A scene from the documentary 'Alma del Desierto,' filmed in La Guajira.Cortesía

Taboada-Tapia was that “charitable soul” for Epiayú, not only for her legal advice to obtain her identification, but for the financial support that she regularly provides. The donation, she says, is mainly used to stock her store, where she sells rice, sugar, candy, cookies, butter, matches, corn, hammocks and handmade backpacks. “What Monica sends is very helpful, with that I can survive and pay my expenses. Before that I had to come to Uribia to iron and wash. I had a good time during the holidays, but I have many needs,” says Epiayú in the interview, amid constant complaints about her economic situation.

She is dressed in a sun hat, a dress, earrings, necklaces and sneakers. She gives short answers, is closed to sensitive questions, and at one point in the interview she decides not to answer any more at all. That is why it is surprising when in the documentary she opens up and says that “she gave herself to one man”, who “built her a house, but then married” another woman. For director Taboada-Tapia, Epiayú is strong but tender: “She is a playful person, she likes to make jokes all the time. Very few people can bear what she has been through. Her most important quality is her admirable strength. She went from being a victim to a survivor. She gives hope to many people.”

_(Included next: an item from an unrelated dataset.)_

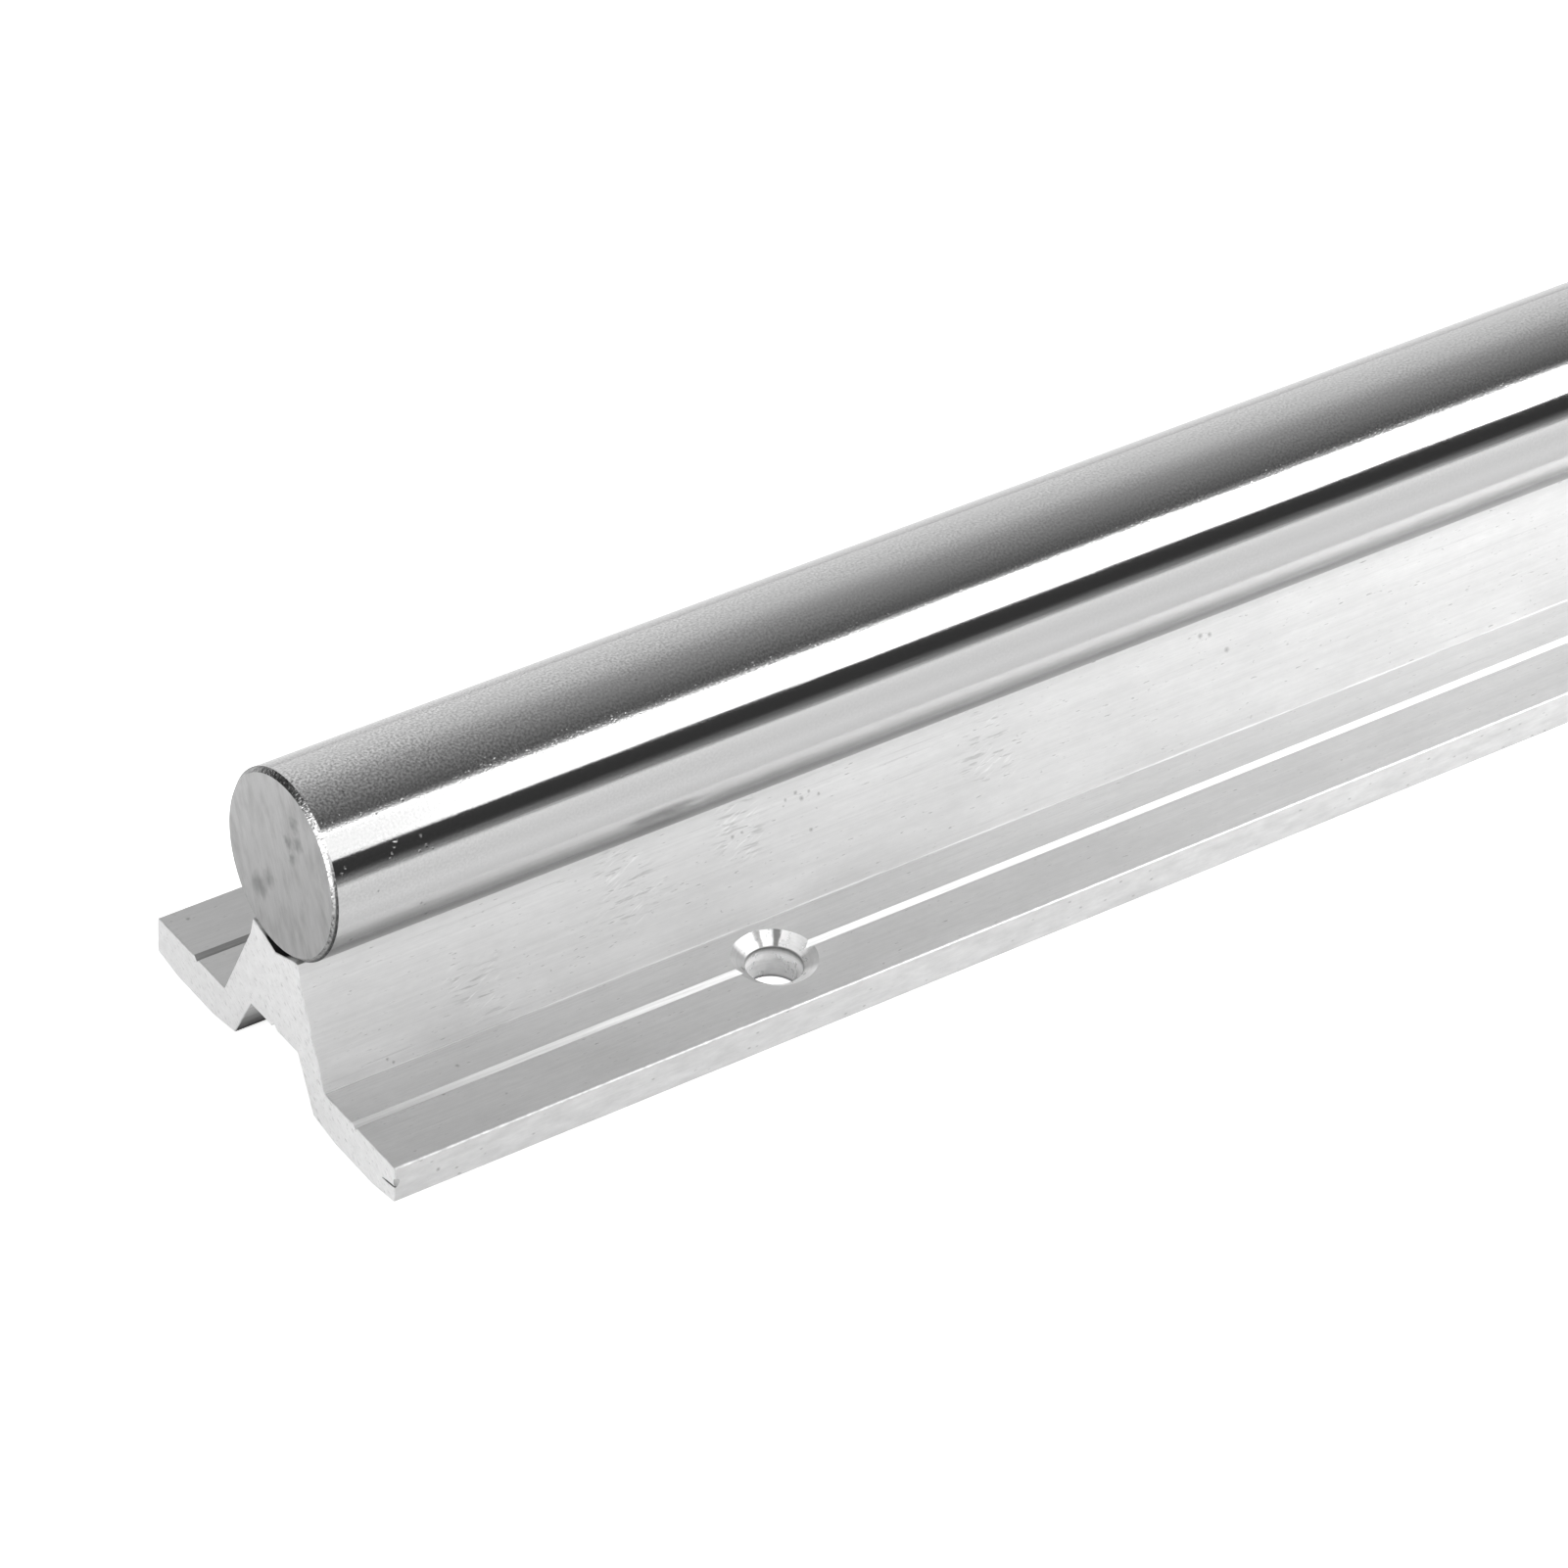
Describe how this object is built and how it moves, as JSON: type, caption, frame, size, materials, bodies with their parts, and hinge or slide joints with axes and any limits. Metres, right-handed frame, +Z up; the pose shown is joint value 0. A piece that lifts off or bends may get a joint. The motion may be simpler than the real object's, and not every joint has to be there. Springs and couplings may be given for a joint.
{
  "type": "supported round rail",
  "caption": "Round steel guide shaft screwed down onto a full-length aluminium support with a V seat and drilled side flanges, for an open linear bearing to slide along.",
  "frame": {"origin": "middle of the support's underside, half way along the rail", "axes": "+X along the rail, +Y across the flanges, +Z up from the mounting surface through the shaft"},
  "size_m": [0.4, 0.045, 0.037],
  "materials": {
    "support_aluminium": "bare extruded aluminium with lengthwise die lines, sawn ends",
    "shaft_chrome": "hard chrome plated, ground and polished, ends faced bare",
    "screw_steel": "plain zinc-plated steel"
  },
  "bodies": {
    "root": {"rail_support": "support_aluminium", "guide_shaft": "shaft_chrome", "shaft_screw_1": "screw_steel", "shaft_screw_2": "screw_steel", "shaft_screw_3": "screw_steel"}
  },
  "joints": []
}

The filmmaker met her in a television interview in 2016. She was so fascinated by her story that that same year they began production and shot for a week. In 2017, they shot for another seven days, and the remaining 31 days of filming were spread out between 2019 and 2022. From that time of work a close friendship was born between director and protagonist, with monthly contacts: “We always have a very fraternal conversation,” says the film director. In total, there were nine weeks of filming that resulted in an approach to a solitary life. Faced with the rejection of her environment and her brothers — “We don’t have any sisters. The only thing I will tell you is that we are three brothers,” says one of them in the film — Epiayú had to move from another ranchería, as the villages in that area of Colombia are called.

Transphobia in the community

The journey from one town to another through the endless desert of northern La Guajira that stretches into the horizon is the driving force that drives Alma del desierto forward. “There are many people from the LGBTQ+ community in the Wayuu nation, but I only know Georgina among the trans people. However, the community is somewhat sexist, the women in the community know this: there is machismo. And men can have all the women they can support,” says Taboada-Tapia. However, she insists that it is not a problem exclusive to the Wayuu, or even to Colombia, but that it affects all of Latin America. “The speeches of multimillionaires and new rulers who are determined to attack the trans community help to build transphobia. I do not understand this populist wave campaigning against the rights of these people,” she laments.

Georgina Epiayú in the desert of La Guajira in 2022.Rafael González

Inclusion is not, however, the biggest problem for the Wayuu nation, chosen by current President Gustavo Petro to be the symbol of his relationship with grassroots organizations. 81% of people in the community have at least one unmet basic need and only 22% have electricity, according to a 2021 report by the National Administrative Department of Statistics of Colombia. The scarcity of drinking water, child malnutrition, lack of governance and pollution are the main causes. Regarding the latter, the Ranchería River that flows into the Caribbean appears in Alma del desierto, contaminated by rampant coal mining in the area. “They are benefiting at our expense because they are in our territory,” says one of the neighbors in the film.

Epiayú feels that her community and herself are represented by the images she sees in the documentary. She says that it makes her “nostalgic to see her life reflected.” After obtaining her identity card as a woman, her next goal is to find enough courage to leave her animals on the ranch so she can be present at the screenings in the capital where her story will be told.